Ophelia Benson (born 1948) is an American author, editor, blogger, and feminist. Benson is the editor of the website Butterflies and Wheels and a columnist and former associate editor of The Philosophers' Magazine. She is also a columnist for Free Inquiry.

Her books and website aim to defend objectivity and scientific truth against what she sees as threats to rational thinking posed by religious fundamentalism, pseudoscience, wishful thinking, postmodernism, relativism, and "the tendency of the political Left to subjugate the rational assessment of truth-claims to the demands of a variety of pre-existing political and moral frameworks". Her website is called Butterflies and Wheels because, according to the website itself, "Mary Midgley borrowed Alexander Pope’s witticism about breaking a butterfly upon a wheel, only she did it wrong."

==Background==
Benson was born in New Jersey, and attended university in the United States, before working in a variety of jobs, including being a zookeeper for several years, before becoming an author.

==Published works==
In 2004, Benson co-authored The Dictionary of Fashionable Nonsense with Jeremy Stangroom. It is a satire on post-modernism, modern jargon and anti-rationalist thinking in contemporary academia. The Times Literary Supplement said "With wit and invention, Benson and Stangroom take us through the checklist argot that so often litters postmodern texts."

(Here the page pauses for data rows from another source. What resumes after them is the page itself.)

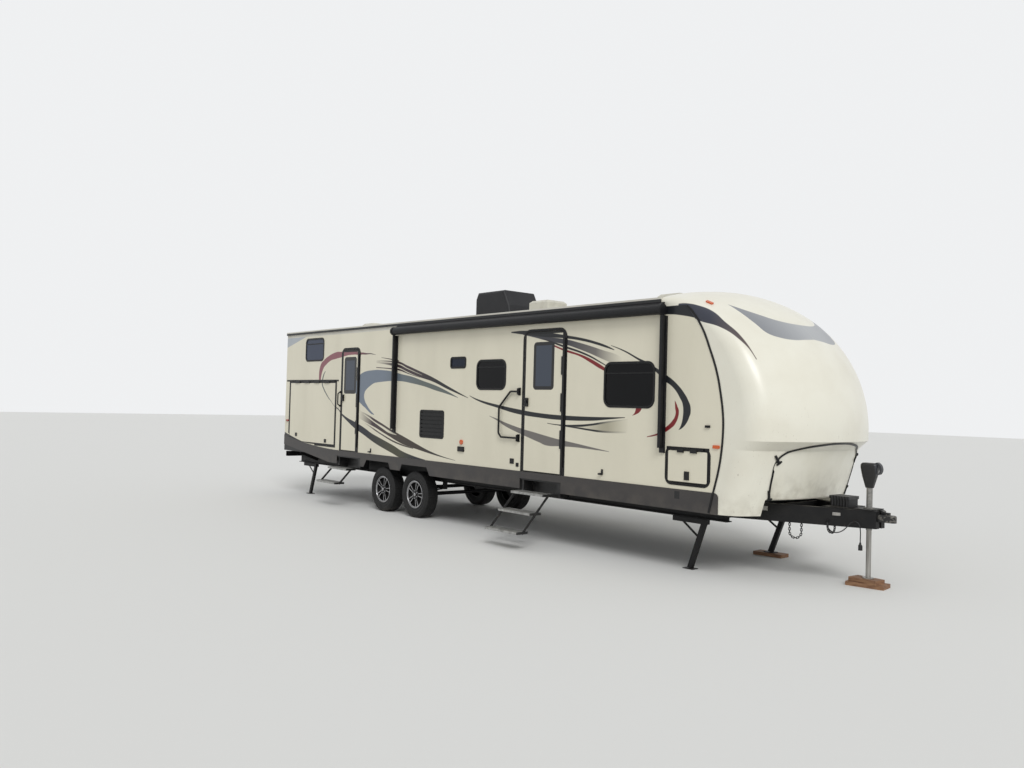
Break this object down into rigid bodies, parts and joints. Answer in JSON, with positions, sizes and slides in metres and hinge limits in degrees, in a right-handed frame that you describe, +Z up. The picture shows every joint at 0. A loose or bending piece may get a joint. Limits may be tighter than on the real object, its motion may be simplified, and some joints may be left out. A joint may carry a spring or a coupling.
{
  "type": "travel caravan with slide-out rooms",
  "caption": "Long towed caravan with a bulging front cap, slide-out rooms, doors, a kitchen hatch, an awning and steps",
  "frame": {"origin": "Centre of the whole part's box in plan, on the ground under the tyres.", "axes": "+X points to the hitch, +Y to the road side with the slide-out rooms, +Z up. The doors are at -Y."},
  "size_m": [12.4, 3.825, 3.8],
  "materials": {
    "shell_white": "plain",
    "cap_white": "plain",
    "roof_white": "plain",
    "skirt_charcoal": "plain",
    "frame_black": "plain",
    "axle_steel": "plain",
    "trim_black": "plain",
    "liner_grey": "plain",
    "sheet_black": "plain",
    "door_white": "plain",
    "smoked_glass": "plain",
    "tyre_black": "plain",
    "alloy": "plain",
    "awning_black": "plain",
    "arm_white": "plain",
    "unit_grey": "plain",
    "vent_white": "plain",
    "lamp_amber": "plain",
    "step_black": "plain",
    "jack_black": "plain",
    "leg_steel": "plain",
    "timber": "plain",
    "box_black": "plain",
    "floor_board": "plain",
    "cord_black": "plain",
    "chain_zinc": "plain"
  },
  "bodies": {
    "caravan": {"chassis_frame": "frame_black", "underbelly": "sheet_black", "tongue_frame": "frame_black", "hitch_coupler": "frame_black", "tongue_jack": "jack_black", "wood_blocks": "timber", "battery_box": "box_black", "stabilisers": "frame_black", "running_gear": "axle_steel", "floor": "floor_board", "wall_right": "shell_white", "wall_left": "shell_white", "wall_rear": "shell_white", "roof": "roof_white", "front_cap": "cap_white", "propane_cover": "cap_white", "skirts": "skirt_charcoal", "frames": "trim_black", "window_glass": "smoked_glass", "awning": "awning_black", "air_conditioner": "unit_grey", "roof_vents": "vent_white", "entry_steps": "step_black", "lamps": "lamp_amber", "bay_liners": "liner_grey", "safety_chains": "chain_zinc", "tow_cord": "cord_black", "tow_plug": "trim_black"},
    "main_door": {"main_door": "door_white", "main_door_glass": "smoked_glass"},
    "rear_door": {"rear_door": "door_white", "rear_door_glass": "smoked_glass"},
    "kitchen_hatch": {"kitchen_hatch": "door_white"},
    "storage_door_right": {"storage_door_right": "door_white"},
    "storage_door_left": {"storage_door_left": "door_white"},
    "grab_handle": {"grab_handle": "arm_white"},
    "slide_living": {"slide_living": "shell_white", "slide_living_glass": "smoked_glass"},
    "slide_bedroom": {"slide_bedroom": "shell_white", "slide_bedroom_glass": "smoked_glass"},
    "jack_leg": {"jack_leg": "leg_steel"},
    "wheel_rear_right": {"tyre_rear_right": "tyre_black", "rim_rear_right": "alloy"},
    "wheel_rear_left": {"tyre_rear_left": "tyre_black", "rim_rear_left": "alloy"},
    "wheel_front_right": {"tyre_front_right": "tyre_black", "rim_front_right": "alloy"},
    "wheel_front_left": {"tyre_front_left": "tyre_black", "rim_front_left": "alloy"}
  },
  "joints": [
    {"name": "main_door_hinge", "type": "hinge", "parent": "caravan", "child": "main_door", "pos_m": [2.179, -1.234, 1.9765], "axis": [0, 0, 1], "range_deg": [0, 165]},
    {"name": "rear_door_hinge", "type": "hinge", "parent": "caravan", "child": "rear_door", "pos_m": [-3.201, -1.234, 1.9255], "axis": [0, 0, 1], "range_deg": [0, 165]},
    {"name": "kitchen_hatch_hinge", "type": "hinge", "parent": "caravan", "child": "kitchen_hatch", "pos_m": [-4.959, -1.234, 2.284], "axis": [-1, 0, 0], "range_deg": [0, 100]},
    {"name": "storage_door_right_hinge", "type": "hinge", "parent": "caravan", "child": "storage_door_right", "pos_m": [4.2845, -1.234, 1.459], "axis": [-1, 0, 0], "range_deg": [0, 165]},
    {"name": "storage_door_left_hinge", "type": "hinge", "parent": "caravan", "child": "storage_door_left", "pos_m": [4.2845, 1.234, 1.459], "axis": [1, 0, 0], "range_deg": [0, 165]},
    {"name": "grab_handle_hinge", "type": "hinge", "parent": "caravan", "child": "grab_handle", "pos_m": [1.26, -1.254, 1.786], "axis": [0, 0, 1], "range_deg": [0, 100]},
    {"name": "slide_living_slide", "type": "slide", "parent": "caravan", "child": "slide_living", "axis": [0, -1, 0], "range_m": [0, 0.644]},
    {"name": "slide_bedroom_slide", "type": "slide", "parent": "caravan", "child": "slide_bedroom", "axis": [0, -1, 0], "range_m": [0, 0.644]},
    {"name": "jack_leg_slide", "type": "slide", "parent": "caravan", "child": "jack_leg", "axis": [0, 0, 1], "range_m": [0, 0.4]},
    {"name": "wheel_rear_right_spin", "type": "hinge", "parent": "caravan", "child": "wheel_rear_right", "pos_m": [-2.411, -1.0325, 0.385], "axis": [0, 1, 0], "continuous": true},
    {"name": "wheel_rear_left_spin", "type": "hinge", "parent": "caravan", "child": "wheel_rear_left", "pos_m": [-2.411, 1.0325, 0.385], "axis": [0, 1, 0], "continuous": true},
    {"name": "wheel_front_right_spin", "type": "hinge", "parent": "caravan", "child": "wheel_front_right", "pos_m": [-1.431, -1.0325, 0.385], "axis": [0, 1, 0], "continuous": true},
    {"name": "wheel_front_left_spin", "type": "hinge", "parent": "caravan", "child": "wheel_front_left", "pos_m": [-1.431, 1.0325, 0.385], "axis": [0, 1, 0], "continuous": true}
  ]
}
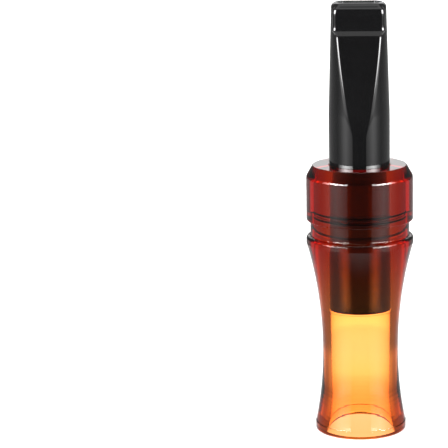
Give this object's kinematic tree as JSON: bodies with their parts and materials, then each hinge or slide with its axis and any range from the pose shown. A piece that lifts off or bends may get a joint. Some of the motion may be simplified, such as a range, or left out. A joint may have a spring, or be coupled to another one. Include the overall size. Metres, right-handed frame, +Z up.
{
  "type": "duck call",
  "caption": "Hand-held reed game call: clear amber hourglass barrel, black mouthpiece tube with a flat bit, and a removable sound board with its reed.",
  "frame": {"origin": "centre of the bell's end, which the call stands on", "axes": "+Z up the call's axis towards the mouthpiece's tip; the flat facets of the bit face -Y and +Y"},
  "size_m": [0.0322, 0.0322, 0.13],
  "materials": {
    "amber_acrylic": "polished clear amber acrylic",
    "black_plastic": "glossy moulded ABS",
    "ring_rubber": "matte nitrile rubber",
    "board_plastic": "satin moulded ABS",
    "reed_film": "frosted polyester film",
    "wedge_cork": "natural cork"
  },
  "bodies": {
    "barrel": {"barrel": "amber_acrylic"},
    "seal_rings": {"upper_o_ring": "ring_rubber", "lower_o_ring": "ring_rubber"},
    "mouthpiece": {"mouthpiece": "black_plastic"},
    "sound_board": {"sound_board": "board_plastic", "board_o_ring": "ring_rubber", "reed_wedge": "wedge_cork"},
    "reed": {"reed": "reed_film"}
  },
  "joints": [
    {"name": "mouthpiece_slide", "type": "slide", "parent": "barrel", "child": "seal_rings", "axis": [0, 0, 1], "range_m": [0, 0.05]},
    {"name": "mouthpiece_twist", "type": "hinge", "parent": "seal_rings", "child": "mouthpiece", "pos_m": [0, 0, 0.06635], "axis": [0, 0, 1], "continuous": true},
    {"name": "board_slide", "type": "slide", "parent": "mouthpiece", "child": "sound_board", "axis": [0, 0, -1], "range_m": [0, 0.0363]},
    {"name": "reed_flex", "type": "hinge", "parent": "sound_board", "child": "reed", "pos_m": [0, -0.00019, 0.0535], "axis": [1, 0, 0], "range_deg": [-1.8, 2.5], "stiffness_Nm_per_rad": 0.02, "deforming": ["reed"]}
  ]
}
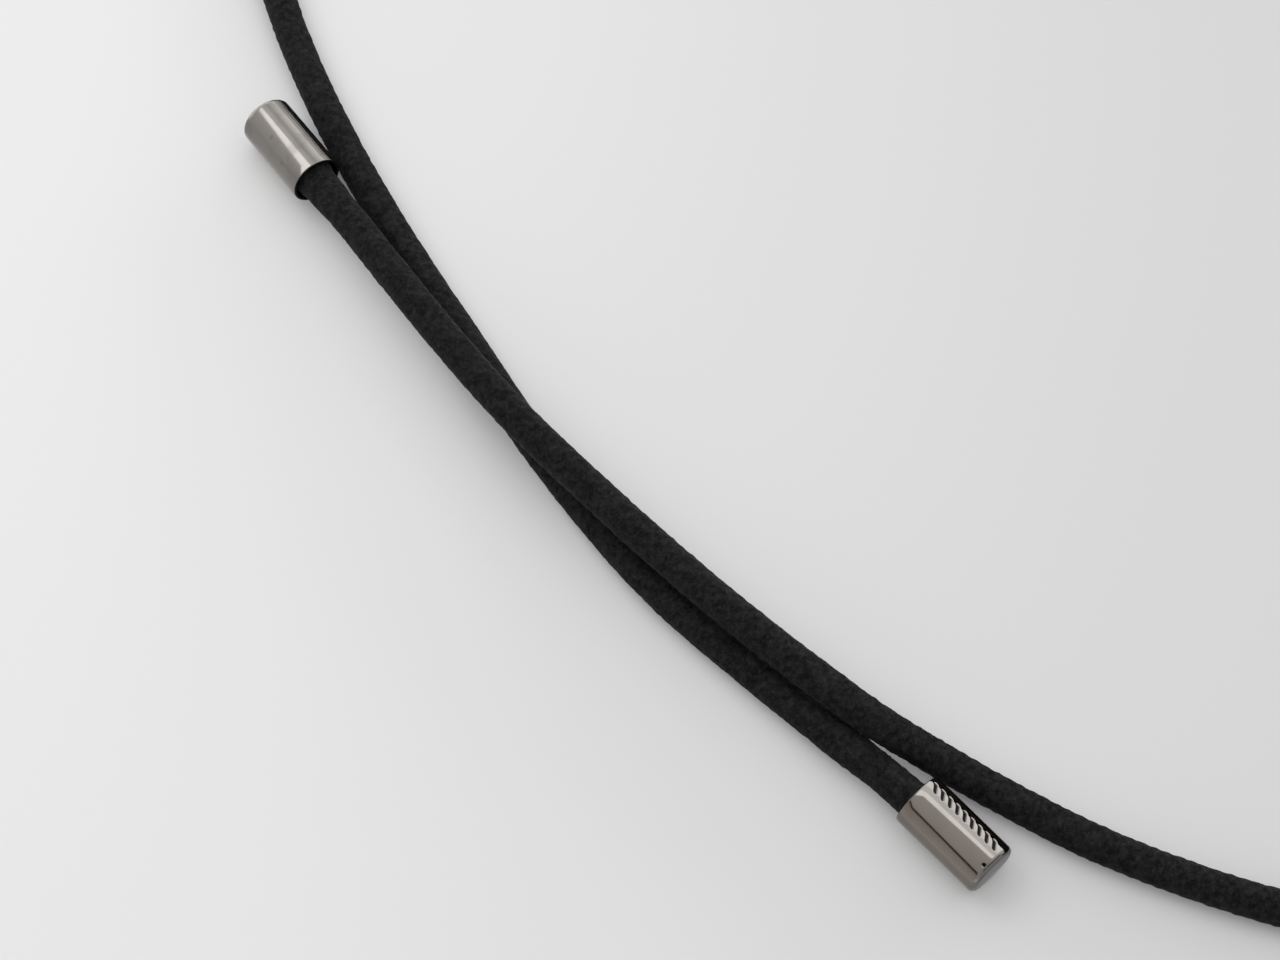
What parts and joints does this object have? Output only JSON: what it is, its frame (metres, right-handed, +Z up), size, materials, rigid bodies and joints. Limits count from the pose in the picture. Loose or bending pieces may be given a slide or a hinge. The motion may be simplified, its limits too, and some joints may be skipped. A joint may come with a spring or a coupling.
{
  "type": "cord necklace",
  "caption": "Open cord necklace: a round black textile cord laid in one loop, its ends crossing once, each held in a closed metal cup.",
  "frame": {"origin": "on the surface the necklace lies on, under the middle of the box round the whole loop", "axes": "+Z up from the surface; seen from above with +Y away, the two ends cross at the lower left and the loop lies to the upper right"},
  "size_m": [0.1285, 0.129, 0.0065],
  "materials": {
    "cord_sleeve": "matt black woven textile sleeve, fine grain",
    "dark_metal": "polished gunmetal plating with faint smudges"
  },
  "bodies": {
    "root": {"cord": "cord_sleeve", "end_cap_upper": "dark_metal", "end_cap_lower": "dark_metal"}
  },
  "joints": []
}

In 2006, Benson and Stangroom published Why Truth Matters, which examines the "spurious claims made for creationism, Holocaust denial, misinterpretation of evolutionary biology, identity history, science as mere social construct, and other 'paradigms' that prop up the habit of shaping our findings according to what we want to find".

In 2009, Benson co-authored Does God Hate Women? with Stangroom. The book explores the oppression of women in the name of religious and cultural norms, and how these issues play out both in the community and in the political arena.